* [EXERCISE DESCRIPTION]: Copy out exactly the lines from the first line of the material below through the line containing "return x, y, BODY_TOP + out", and nothing beyond them.

* [RECORDED DATA]:

-----

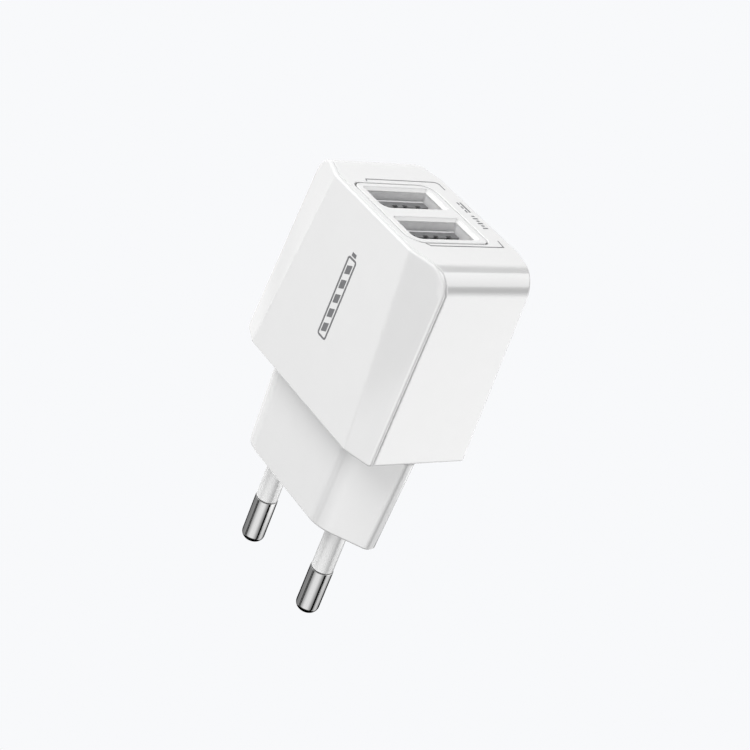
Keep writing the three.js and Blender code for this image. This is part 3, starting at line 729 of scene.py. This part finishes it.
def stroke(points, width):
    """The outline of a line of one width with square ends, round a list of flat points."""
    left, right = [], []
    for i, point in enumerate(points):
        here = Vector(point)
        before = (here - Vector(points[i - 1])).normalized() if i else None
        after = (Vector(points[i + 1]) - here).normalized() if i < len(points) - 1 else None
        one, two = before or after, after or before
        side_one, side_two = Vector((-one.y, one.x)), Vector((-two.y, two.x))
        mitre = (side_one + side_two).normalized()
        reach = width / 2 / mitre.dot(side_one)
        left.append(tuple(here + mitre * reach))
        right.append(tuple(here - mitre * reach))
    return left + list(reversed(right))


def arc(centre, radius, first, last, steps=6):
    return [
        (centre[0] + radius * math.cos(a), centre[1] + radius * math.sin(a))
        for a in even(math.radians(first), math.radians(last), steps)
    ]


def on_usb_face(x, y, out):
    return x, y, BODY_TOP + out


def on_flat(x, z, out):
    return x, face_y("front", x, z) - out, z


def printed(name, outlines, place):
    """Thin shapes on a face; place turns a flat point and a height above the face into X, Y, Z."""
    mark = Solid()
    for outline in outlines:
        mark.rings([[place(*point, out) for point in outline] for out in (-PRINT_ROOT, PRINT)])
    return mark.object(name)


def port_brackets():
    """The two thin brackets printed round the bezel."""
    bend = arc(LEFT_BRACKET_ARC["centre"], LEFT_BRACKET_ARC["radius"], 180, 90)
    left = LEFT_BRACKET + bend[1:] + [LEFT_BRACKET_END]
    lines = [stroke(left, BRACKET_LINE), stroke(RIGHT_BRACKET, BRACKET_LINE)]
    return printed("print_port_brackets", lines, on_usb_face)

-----

* [THE SOLUTION]:
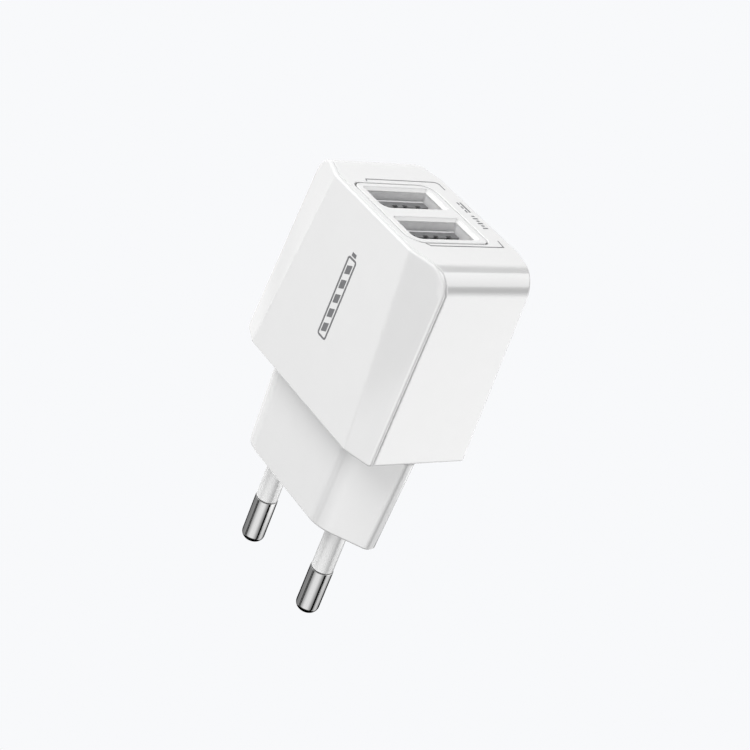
Keep writing the three.js and Blender code for this image. This is part 3, starting at line 729 of scene.py. This part finishes it.
def stroke(points, width):
    """The outline of a line of one width with square ends, round a list of flat points."""
    left, right = [], []
    for i, point in enumerate(points):
        here = Vector(point)
        before = (here - Vector(points[i - 1])).normalized() if i else None
        after = (Vector(points[i + 1]) - here).normalized() if i < len(points) - 1 else None
        one, two = before or after, after or before
        side_one, side_two = Vector((-one.y, one.x)), Vector((-two.y, two.x))
        mitre = (side_one + side_two).normalized()
        reach = width / 2 / mitre.dot(side_one)
        left.append(tuple(here + mitre * reach))
        right.append(tuple(here - mitre * reach))
    return left + list(reversed(right))


def arc(centre, radius, first, last, steps=6):
    return [
        (centre[0] + radius * math.cos(a), centre[1] + radius * math.sin(a))
        for a in even(math.radians(first), math.radians(last), steps)
    ]


def on_usb_face(x, y, out):
    return x, y, BODY_TOP + out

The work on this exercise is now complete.